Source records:
——
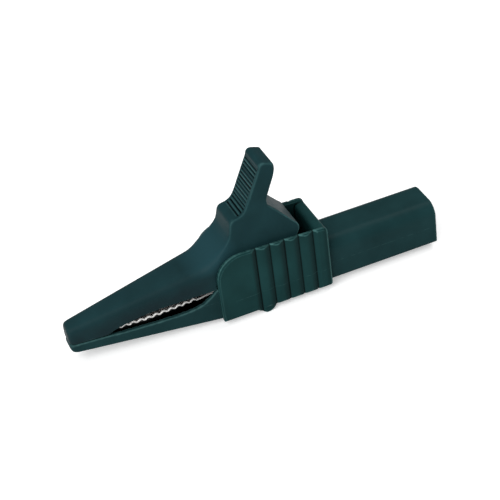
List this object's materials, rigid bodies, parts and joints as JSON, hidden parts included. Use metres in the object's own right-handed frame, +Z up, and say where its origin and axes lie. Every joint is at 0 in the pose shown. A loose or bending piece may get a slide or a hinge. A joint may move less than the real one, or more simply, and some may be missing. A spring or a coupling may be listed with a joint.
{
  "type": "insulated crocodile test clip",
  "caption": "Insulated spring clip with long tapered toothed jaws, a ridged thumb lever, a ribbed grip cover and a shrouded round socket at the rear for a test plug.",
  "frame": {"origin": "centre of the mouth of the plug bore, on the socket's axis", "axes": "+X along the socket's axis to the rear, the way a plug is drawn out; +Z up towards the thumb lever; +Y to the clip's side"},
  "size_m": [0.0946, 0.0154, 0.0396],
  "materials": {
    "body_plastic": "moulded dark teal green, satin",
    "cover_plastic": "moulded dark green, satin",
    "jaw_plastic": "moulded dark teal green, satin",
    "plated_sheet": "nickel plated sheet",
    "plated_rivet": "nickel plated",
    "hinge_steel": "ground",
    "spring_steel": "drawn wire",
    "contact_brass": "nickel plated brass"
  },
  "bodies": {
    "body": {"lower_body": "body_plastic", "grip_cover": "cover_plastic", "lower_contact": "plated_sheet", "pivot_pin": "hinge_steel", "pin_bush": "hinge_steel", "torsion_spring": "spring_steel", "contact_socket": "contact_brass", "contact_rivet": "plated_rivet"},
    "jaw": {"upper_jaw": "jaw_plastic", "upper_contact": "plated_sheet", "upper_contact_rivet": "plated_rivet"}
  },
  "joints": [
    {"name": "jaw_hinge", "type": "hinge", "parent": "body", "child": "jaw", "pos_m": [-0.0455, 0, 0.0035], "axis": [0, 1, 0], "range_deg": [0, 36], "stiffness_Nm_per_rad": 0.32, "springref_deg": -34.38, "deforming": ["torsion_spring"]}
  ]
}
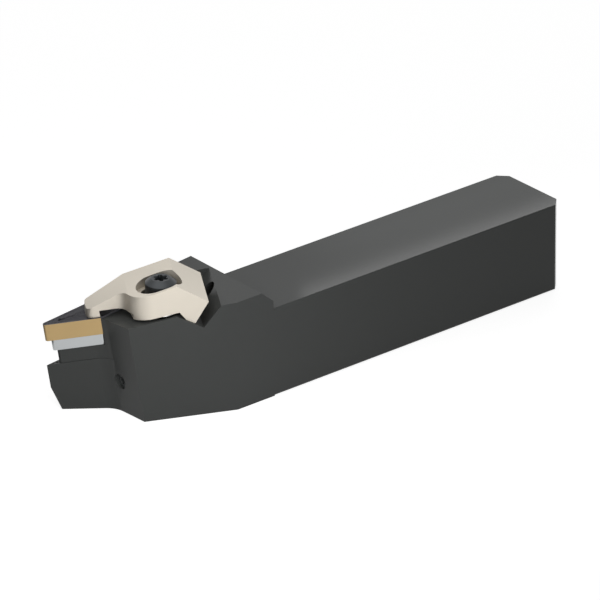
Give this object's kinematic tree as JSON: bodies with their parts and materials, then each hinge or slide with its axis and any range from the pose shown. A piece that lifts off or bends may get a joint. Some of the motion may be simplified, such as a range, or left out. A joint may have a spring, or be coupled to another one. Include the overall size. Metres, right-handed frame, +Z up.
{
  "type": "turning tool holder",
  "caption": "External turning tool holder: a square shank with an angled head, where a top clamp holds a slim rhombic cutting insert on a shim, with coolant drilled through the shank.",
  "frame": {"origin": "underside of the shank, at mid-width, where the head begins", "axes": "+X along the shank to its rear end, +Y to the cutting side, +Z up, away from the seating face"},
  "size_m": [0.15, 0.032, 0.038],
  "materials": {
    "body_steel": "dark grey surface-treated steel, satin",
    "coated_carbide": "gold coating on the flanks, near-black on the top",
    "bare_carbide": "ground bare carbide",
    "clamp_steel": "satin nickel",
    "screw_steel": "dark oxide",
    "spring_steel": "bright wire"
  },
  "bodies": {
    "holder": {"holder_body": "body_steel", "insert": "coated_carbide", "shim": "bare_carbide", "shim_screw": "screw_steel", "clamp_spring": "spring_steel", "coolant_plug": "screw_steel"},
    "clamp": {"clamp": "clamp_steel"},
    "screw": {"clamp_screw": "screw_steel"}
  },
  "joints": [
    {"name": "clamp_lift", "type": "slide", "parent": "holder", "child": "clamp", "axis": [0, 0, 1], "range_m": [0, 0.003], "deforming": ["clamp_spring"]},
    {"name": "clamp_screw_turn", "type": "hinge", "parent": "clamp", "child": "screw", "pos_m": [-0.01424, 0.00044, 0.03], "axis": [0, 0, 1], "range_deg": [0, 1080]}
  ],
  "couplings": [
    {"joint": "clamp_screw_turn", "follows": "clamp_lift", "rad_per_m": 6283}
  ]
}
——
Output all of the data again, exactly.

#### Completed exercise:
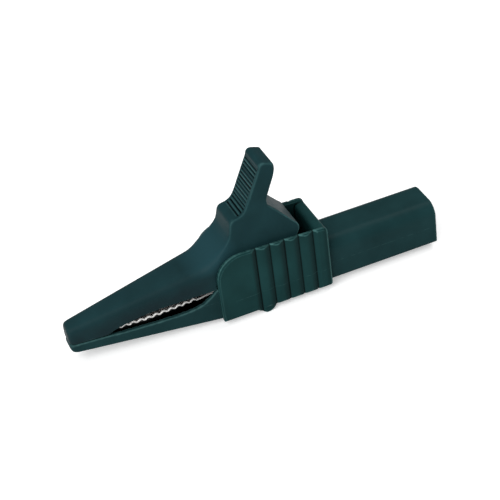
List this object's materials, rigid bodies, parts and joints as JSON, hidden parts included. Use metres in the object's own right-handed frame, +Z up, and say where its origin and axes lie. Every joint is at 0 in the pose shown. A loose or bending piece may get a slide or a hinge. A joint may move less than the real one, or more simply, and some may be missing. A spring or a coupling may be listed with a joint.
{
  "type": "insulated crocodile test clip",
  "caption": "Insulated spring clip with long tapered toothed jaws, a ridged thumb lever, a ribbed grip cover and a shrouded round socket at the rear for a test plug.",
  "frame": {"origin": "centre of the mouth of the plug bore, on the socket's axis", "axes": "+X along the socket's axis to the rear, the way a plug is drawn out; +Z up towards the thumb lever; +Y to the clip's side"},
  "size_m": [0.0946, 0.0154, 0.0396],
  "materials": {
    "body_plastic": "moulded dark teal green, satin",
    "cover_plastic": "moulded dark green, satin",
    "jaw_plastic": "moulded dark teal green, satin",
    "plated_sheet": "nickel plated sheet",
    "plated_rivet": "nickel plated",
    "hinge_steel": "ground",
    "spring_steel": "drawn wire",
    "contact_brass": "nickel plated brass"
  },
  "bodies": {
    "body": {"lower_body": "body_plastic", "grip_cover": "cover_plastic", "lower_contact": "plated_sheet", "pivot_pin": "hinge_steel", "pin_bush": "hinge_steel", "torsion_spring": "spring_steel", "contact_socket": "contact_brass", "contact_rivet": "plated_rivet"},
    "jaw": {"upper_jaw": "jaw_plastic", "upper_contact": "plated_sheet", "upper_contact_rivet": "plated_rivet"}
  },
  "joints": [
    {"name": "jaw_hinge", "type": "hinge", "parent": "body", "child": "jaw", "pos_m": [-0.0455, 0, 0.0035], "axis": [0, 1, 0], "range_deg": [0, 36], "stiffness_Nm_per_rad": 0.32, "springref_deg": -34.38, "deforming": ["torsion_spring"]}
  ]
}
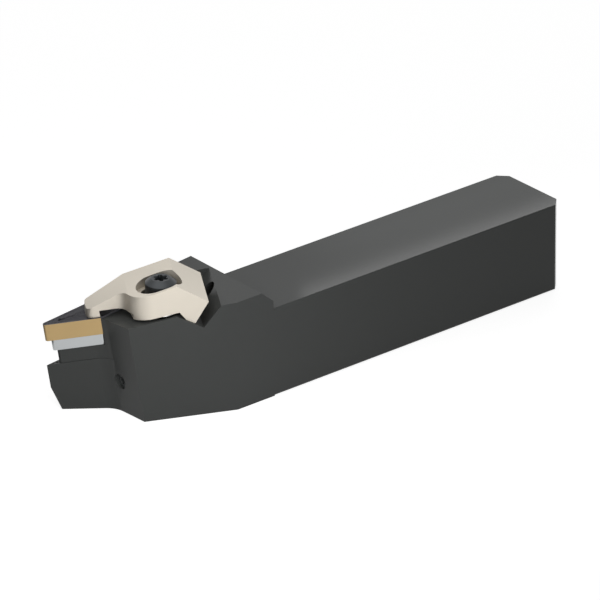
Give this object's kinematic tree as JSON: bodies with their parts and materials, then each hinge or slide with its axis and any range from the pose shown. A piece that lifts off or bends may get a joint. Some of the motion may be simplified, such as a range, or left out. A joint may have a spring, or be coupled to another one. Include the overall size. Metres, right-handed frame, +Z up.
{
  "type": "turning tool holder",
  "caption": "External turning tool holder: a square shank with an angled head, where a top clamp holds a slim rhombic cutting insert on a shim, with coolant drilled through the shank.",
  "frame": {"origin": "underside of the shank, at mid-width, where the head begins", "axes": "+X along the shank to its rear end, +Y to the cutting side, +Z up, away from the seating face"},
  "size_m": [0.15, 0.032, 0.038],
  "materials": {
    "body_steel": "dark grey surface-treated steel, satin",
    "coated_carbide": "gold coating on the flanks, near-black on the top",
    "bare_carbide": "ground bare carbide",
    "clamp_steel": "satin nickel",
    "screw_steel": "dark oxide",
    "spring_steel": "bright wire"
  },
  "bodies": {
    "holder": {"holder_body": "body_steel", "insert": "coated_carbide", "shim": "bare_carbide", "shim_screw": "screw_steel", "clamp_spring": "spring_steel", "coolant_plug": "screw_steel"},
    "clamp": {"clamp": "clamp_steel"},
    "screw": {"clamp_screw": "screw_steel"}
  },
  "joints": [
    {"name": "clamp_lift", "type": "slide", "parent": "holder", "child": "clamp", "axis": [0, 0, 1], "range_m": [0, 0.003], "deforming": ["clamp_spring"]},
    {"name": "clamp_screw_turn", "type": "hinge", "parent": "clamp", "child": "screw", "pos_m": [-0.01424, 0.00044, 0.03], "axis": [0, 0, 1], "range_deg": [0, 1080]}
  ],
  "couplings": [
    {"joint": "clamp_screw_turn", "follows": "clamp_lift", "rad_per_m": 6283}
  ]
}